Dar un giro copernicano
Una madre preocupada por el egoísmo reconcentrado
de su hija quinceañera la reprendió:
- Hija, no seas así, ¡no debes sentirte el
centro del mundo!
Entonces la hija pequeña de cinco años
replicó:
- ¡Claro!, no debes sentirte así, porque ¡yo
soy el centro del mundo!
Madre e hija rieron a carcajadas con la
ocurrencia de la menor.
Eso me recordó una lectura que hice
recientemente donde Ratzinger explica una verdad muy profunda: La realidad
muestra que todos y cada uno nos sentimos el centro del universo. Todos
nosotros tenemos esa ilusión innata en virtud de la cual cada uno considera el
propio yo como punto central en torno al cual tiene que girar el mundo y los
seres humanos. Todos hemos de descubrir continuamente que solo construimos y
vemos las cosas y a las demás personas en relación con el propio yo, que las
consideramos como satélites que giran en torno al punto central que es nuestro
yo. Ser cristiano es muy revolucionario. Consiste en realizar e giro copernicano
y en dejar de considerarnos el punto central del mundo alrededor del cual
tienen que girar los demás, porque, por el contrario, empezamos a afirmar con
toda seriedad que somos una de las muchas criaturas de Dios, que se mueven
juntas en torno a él, que es su centro.
La
revolución copernicana o giro copernicano ha pasado a ser popularmente sinónimo
de cambio radical en cualquier ámbito.
Ser cristiano significa tener amor. Esto es
enormemente difícil y, al mismo tiempo, enormemente sencillo. Ser cristiano
significa realizar el giro copernicano de la existencia, por el cual dejamos de
considerarnos el punto central del mundo y de hacer que los demás giren sólo a
nuestro alrededor. Ahora bien, el experimentarlo constituye un conocimiento
hondamente liberador pero también es algo abrumador. Pues, ¿quién de nosotros puede
decir que nunca ha pasado de largo junto a una persona hambrienta o que nos
necesitaba? El mensaje cristiano puede resultar también opresor.

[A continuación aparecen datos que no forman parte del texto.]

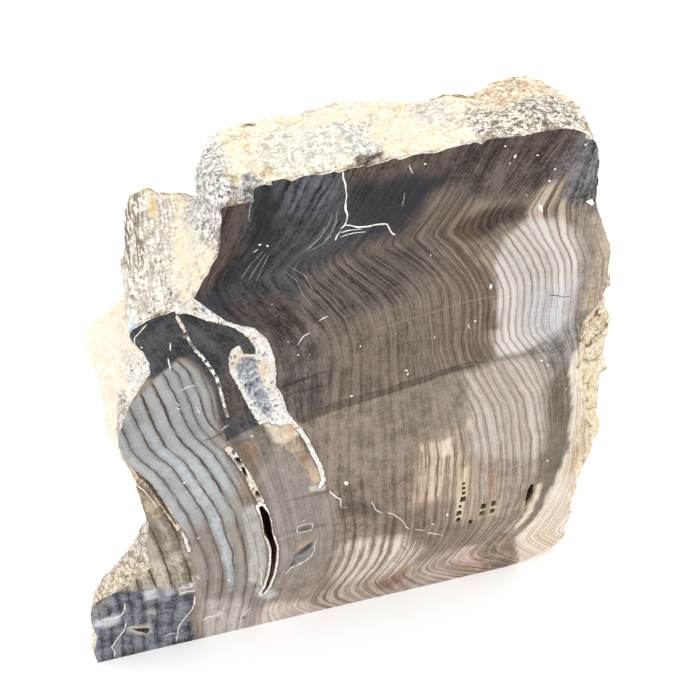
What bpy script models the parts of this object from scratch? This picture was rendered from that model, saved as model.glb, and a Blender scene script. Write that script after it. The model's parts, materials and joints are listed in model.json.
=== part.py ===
# A chunk of petrified wood that stands upright on a sawn base, with one face cut flat and polished.
# All sizes are in millimetres. x runs across the polished face, z runs up it, and y runs back into
# the stone. The polished face lies in the plane y = 0 and the sawn base in the plane z = 0.

import math

import bmesh
import bpy
from mathutils import Matrix, Vector, noise

MM = 0.001
NODE = "petrified_wood"

# The rough blank reaches this far past the base and the polished face, and the saw takes it off.
SAW_ALLOWANCE = 6.0
# Facet size of the blank before it is thinned, and the share of its triangles that then stays.
GRAIN = 1.6
KEPT_SHARE = 0.24
FLAT_WITHIN = 0.03

# The back of the stone bulges round this point, seen from the front.
BACK_CENTRE = Vector((6.0, 0.0, 60.0))
DEPTH_AT_BASE = 46.0
DEPTH_LOST_AT_TOP = 14.0
DEPTH_LOST_AT_SIDES = 12.0
TAPER_POWER = 1.4
BULGE_POWER = 0.7
HALF_WIDTH = 75.0
HEIGHT = 150.0

# Rings of the loft, as shares of the way from the edge of the face to the rim of the back,
# and from the rim of the back to its centre.
SIDE_STATIONS = (0.0, 0.1, 0.22, 0.36, 0.5, 0.64, 0.78, 0.9, 1.0)
BACK_STATIONS = (0.93, 0.84, 0.73, 0.61, 0.48, 0.35, 0.22, 0.1)

# Broken stone: broad lumps, scalloped chips and small knobs, as height and spacing. The wood's
# fibres run front to back, so the relief is drawn out along y by this much.
LUMP_HEIGHT = 2.2
LUMP_SPACING = 30.0
CHIP_HEIGHT = 1.7
CHIP_SPACING = 14.0
CHIP_BOWL = 1.9
CHIP_SINK = 0.7
KNOB_HEIGHT = 0.6
KNOB_SPACING = 5.5
FIBRE_STRETCH = 1.9
RELIEF_START = 0.6
RELIEF_FULL = 6.0
NOISE_OFFSET = Vector((31.7, 12.9, 57.3))

SLOT_DEPTH = 17.0
VEIN_DEPTH = 1.8
CRACK_DEPTH = 7.0
PIT_DEPTH = 2.2
SIDE_PIT_DEPTH = 4.5
POCKET_DEPTH = 1.2
WALL_SLOPE = 0.4
CUTTER_START = -2.0

# Each stretch of the outline has four rails, walked counter-clockwise as seen from the front:
# the edge of the polished face (x, z), the outermost edge of the stone just behind it, the middle
# of its side and the rim of its back (all x, y, z). "steps" is the number of facets along it.
STRETCHES = {
    "base": {
        "steps": 27,
        "face": [(-74.2, -SAW_ALLOWANCE), (44.0, -SAW_ALLOWANCE)],
        "edge": [(-75.0, 3, -SAW_ALLOWANCE), (46.0, 2, -SAW_ALLOWANCE)],
        "side": [(-74.5, 8, -SAW_ALLOWANCE), (-40, 18, -SAW_ALLOWANCE), (0, 22, -SAW_ALLOWANCE),
                 (50, 18, -SAW_ALLOWANCE)],
        "rim": [(-72.5, 15, -SAW_ALLOWANCE), (-58, 28, -SAW_ALLOWANCE), (-36, 37, -SAW_ALLOWANCE),
                (-8, 42, -SAW_ALLOWANCE), (22, 43, -SAW_ALLOWANCE), (50, 38, -SAW_ALLOWANCE)],
    },
    "right foot": {
        "steps": 8,
        "face": [(44.0, -SAW_ALLOWANCE), (49.0, -1.0), (53.5, 0.7), (59.1, 1.5), (65.7, 4.6)],
        "edge": [(46.0, 2, -SAW_ALLOWANCE), (52.0, 3, -3.5), (60.0, 4, -2.5), (68.9, 4, -3.0),
                 (73.7, 4, 0.5)],
        "side": [(50, 18, -SAW_ALLOWANCE), (62, 16, -SAW_ALLOWANCE), (74, 14, -SAW_ALLOWANCE)],
        "rim": [(50, 38, -SAW_ALLOWANCE), (62, 31, -SAW_ALLOWANCE), (69, 24, -SAW_ALLOWANCE)],
    },
    "right edge": {
        "steps": 24,
        "face": [(65.7, 4.6), (68.7, 12.3), (69.8, 24.9), (70.0, 38.2), (67.6, 42.6), (69.8, 52.3),
                 (68.5, 63.3), (65.0, 73.0), (61.5, 82.0), (60.2, 91.0), (59.6, 98.9), (63.2, 103.2),
                 (64.2, 110.0), (63.6, 117.0)],
        "edge": [(73.7, 4, 0.5), (76.6, 4, 6.5), (77.8, 4, 13.4), (76.0, 4, 21.5), (75.0, 4, 32.0),
                 (77.8, 4, 46.2), (76.4, 4, 56.0), (75.4, 5, 64.0), (75.6, 6, 76.6), (75.9, 6, 81.5),
                 (74.9, 6, 88.6), (72.7, 6, 96.6), (70.2, 5, 103.0), (69.4, 4, 108.5), (66.0, 2, 116.5)],
        "side": [(74, 14, -SAW_ALLOWANCE), (77, 15, 18), (78, 16, 44), (76, 17, 64), (75, 18, 82),
                 (71, 17, 100), (67, 16, 113)],
        "rim": [(69, 24, -SAW_ALLOWANCE), (70, 29, 16), (70, 32, 44), (67, 33, 68), (64, 32, 88),
                (60, 31, 104), (58, 30, 114)],
    },
    "right shoulder": {
        "steps": 8,
        "face": [(63.6, 117.0), (63.6, 119.8), (61.2, 123.8), (59.8, 127.4), (57.3, 131.2),
                 (56.3, 137.0), (55.4, 143.7), (53.6, 147.2)],
        "edge": [(66.0, 2, 116.5), (65.1, 1, 120.0), (62.2, 1, 124.0), (60.7, 1, 127.5),
                 (58.2, 1, 131.5), (57.2, 1, 137.0), (56.3, 1, 144.0), (54.4, 1, 148.0)],
        "side": [(67, 16, 113), (64.5, 15, 122), (61.0, 14, 133), (58.0, 14, 143), (56.6, 14, 149)],
        "rim": [(58, 30, 114), (57.5, 29, 125), (57, 28, 137), (53.0, 28, 148.5)],
    },
    "top": {
        "steps": 21,
        "face": [(53.6, 147.2), (51.2, 149.2), (49.1, 150.4), (44.9, 151.1), (38.2, 150.3),
                 (29.1, 150.6), (22.3, 149.6), (12.0, 149.0), (0.9, 147.6), (-11.8, 147.4),
                 (-22.3, 147.2)],
        "edge": [(54.4, 1, 148.0), (51.8, 1, 150.0), (49.4, 1, 151.2), (44.9, 1, 151.9),
                 (38.2, 1, 151.1), (29.1, 1, 151.3), (22.3, 1, 150.3), (12.0, 1, 149.7),
                 (0.9, 1, 148.4), (-11.8, 1, 148.2), (-22.6, 1, 148.0)],
        "side": [(56.6, 14, 149), (49, 15, 151.0), (38, 15, 149.8), (24, 15, 149.6), (8, 15, 150.0),
                 (-6, 14, 149.0), (-16, 13, 148.6), (-23.0, 12, 148.4)],
        "rim": [(53.0, 28, 148.0), (49.5, 29, 150.0), (44, 29, 149.2), (37, 28, 147.6),
                (21, 28, 147.8), (8, 29, 150.4), (-7, 28, 148.3), (-15, 27, 147.4), (-20.5, 25, 144.5)],
    },
    "step wall": {
        "steps": 8,
        "face": [(-22.3, 147.2), (-23.4, 141.5), (-24.0, 135.0), (-25.6, 131.1), (-28.0, 128.1),
                 (-29.8, 125.6), (-30.6, 123.0)],
        "edge": [(-22.6, 1, 148.0), (-24.0, 1, 141.6), (-24.6, 1, 135.2), (-26.2, 1, 131.6),
                 (-28.6, 1, 128.6), (-30.3, 1, 126.0), (-31.2, 1, 123.4)],
        "side": [(-23.0, 12, 148.4), (-26.3, 14, 145), (-26.8, 15, 139), (-26.4, 15, 134),
                 (-27.5, 15, 131.5), (-29.5, 15, 129.5)],
        "rim": [(-20.5, 25, 144.5), (-22.0, 27, 140), (-22.6, 28, 134), (-23.0, 29, 130.0),
                (-24.5, 30, 128.6)],
    },
    "shelf": {
        "steps": 6,
        "face": [(-30.6, 123.0), (-32.0, 121.4), (-35.7, 120.4), (-41.4, 119.6), (-42.8, 118.2),
                 (-45.4, 117.6)],
        "edge": [(-31.2, 1, 123.4), (-35.7, 1, 121.3), (-41.4, 1, 120.4), (-43.0, 1, 119.3),
                 (-45.9, 1, 118.2)],
        "side": [(-29.5, 15, 129.5), (-33.0, 15, 127.8), (-38.0, 15, 126.6), (-44.0, 15, 125.4)],
        "rim": [(-24.5, 30, 128.6), (-28.0, 30, 132.4), (-33.7, 30, 133.6), (-37.0, 30, 133.8),
                (-41.5, 30, 132.8)],
    },
    "left lobe": {
        "steps": 17,
        "face": [(-45.4, 117.6), (-44.1, 114.7), (-41.6, 109.6), (-41.9, 105.8), (-44.9, 102.4),
                 (-48.1, 97.9), (-50.6, 92.5), (-52.7, 87.8), (-52.8, 84.0), (-51.2, 78.8),
                 (-49.7, 75.0)],
        "edge": [(-45.9, 1, 118.2), (-45.6, 2, 114.5), (-45.0, 4, 109.5), (-46.0, 5, 105.5),
                 (-47.6, 4, 101.5), (-49.8, 3, 97.0), (-51.8, 2, 92.0), (-53.6, 2, 87.5),
                 (-53.6, 2, 83.6), (-52.2, 2, 78.0), (-51.0, 2, 74.6)],
        "side": [(-44.0, 15, 125.4), (-43.2, 16, 117.5), (-44.4, 17, 113.5), (-49.5, 18, 111.0),
                 (-54.2, 18, 107.5), (-56.6, 18, 101.0), (-57.0, 18, 92.0), (-56.0, 18, 79.0),
                 (-54.2, 17, 68.0)],
        "rim": [(-41.5, 30, 132.8), (-42.5, 31, 120.0), (-43.5, 32, 110.0), (-47.0, 33, 101.0),
                (-50.5, 33, 95.0), (-52.0, 33, 85.0), (-51.0, 32, 73.0), (-50.0, 31, 64.0)],
    },
    "spur": {
        "steps": 8,
        "face": [(-49.7, 75.0), (-51.2, 75.0), (-51.3, 71.0), (-50.9, 61.8), (-50.6, 56.0),
                 (-51.1, 51.1), (-52.5, 46.8), (-52.2, 40.6), (-52.6, 37.0)],
        "edge": [(-51.0, 2, 74.6), (-51.8, 1, 73.6), (-51.6, 2, 68.0), (-51.3, 3, 60.0),
                 (-51.1, 3, 56.0), (-54.4, 3, 52.4), (-55.0, 4, 47.2), (-56.1, 4, 44.0)],
        "side": [(-54.2, 17, 68.0), (-51.4, 15, 58.0), (-50.8, 14, 50.0), (-51.6, 13, 42.0),
                 (-54.0, 13, 36.0)],
        "rim": [(-50.0, 31, 64.0), (-49.0, 30, 52.0), (-49.8, 29, 42.0), (-52.0, 28, 31.0)],
    },
    "left block": {
        "steps": 12,
        "face": [(-52.6, 37.0), (-56.5, 35.2), (-60.5, 31.7), (-68.2, 29.9), (-71.2, 27.0),
                 (-72.2, 19.4), (-71.6, 11.2), (-74.2, 7.2), (-74.2, -SAW_ALLOWANCE)],
        "edge": [(-56.1, 4, 44.0), (-58.9, 4, 39.6), (-62.3, 4, 39.0), (-67.2, 4, 34.8),
                 (-70.6, 4, 28.4), (-72.6, 4, 20.3), (-74.3, 4, 11.0), (-75.2, 3, 4.0),
                 (-75.0, 3, -SAW_ALLOWANCE)],
        "side": [(-54.0, 13, 36.0), (-58.5, 12, 29.5), (-65.0, 11, 24.5), (-70.4, 10, 17.5),
                 (-73.6, 9, 8.5), (-74.5, 8, -SAW_ALLOWANCE)],
        "rim": [(-52.0, 28, 31.0), (-56.0, 27, 21.0), (-61.0, 24, 14.5), (-66.5, 20, 8.5),
                (-70.5, 17, 3.0), (-72.5, 15, -SAW_ALLOWANCE)],
    },
}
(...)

En este punto interviene la fe, que nos dice
que Dios ha derramado en abundancia su amor sobre nosotros y de este modo ha
cubierto de antemano nuestro déficit. Creer significa admitir que tenemos ese
déficit. “La fe es aquel punto del amor donde reconocemos que también nosotros
necesitamos que nos obsequien”. La fe consiste en “superar la autocomplacencia.
Únicamente en una ‘fe’ así se pone fin al egoísmo, que es el auténtico polo
contrario del amor”. El amor es la apertura de quien no se basa en sus propias
capacidades, sino que sabe que está necesitado, que su propia persona es fruto
del don.
Rechazar a Cristo significa rechazar la fe
y el amor. “El cristiano es el ser humano que no calcula, sino que hace lo
sobreabundante (…). Busca el bien sin hacer cálculos”. Sabe que tiene defectos,
“pero es magnánimo con Dios y con los seres humanos, porque conoce hasta qué
punto vive de la magnanimidad de Dios y de su prójimo. Tiene la magnanimidad de
quien sabe que es deudor de todos. La estructura fundamental que hemos
descubierto con la idea de la sobreabundancia configura toda la historia de
Dios con el ser humano”.
“El milagro de Caná y el milagro de la
multiplicación de los panes son signos de la sobreabundancia de la magnanimidad,
que es la esencia de la actividad de Dios”. Esa actividad por la que Dios se
entrega a sí mismo para salvar a esa “caña pensante”, que es el ser humano y
llevarlo hasta su meta, ese acontecimiento inaudito escapará siempre a la razón
calculadora del pensador correcto.
Desde este conocimiento se vuelve clara no
sólo la estructura de la creación y de la historia de la salvación, sino
también el sentido de la exigencia que nos plantea Jesús, tal como se presenta
en el Sermón de la Montaña. “Dios nos ama, no porque seamos particularmente
buenos, nos ama porque él es bueno” (cfr.
Joseph Ratzinger, El Credo, hoy,
SalTerrae, Santander 2013, pp. 13-18 y passim).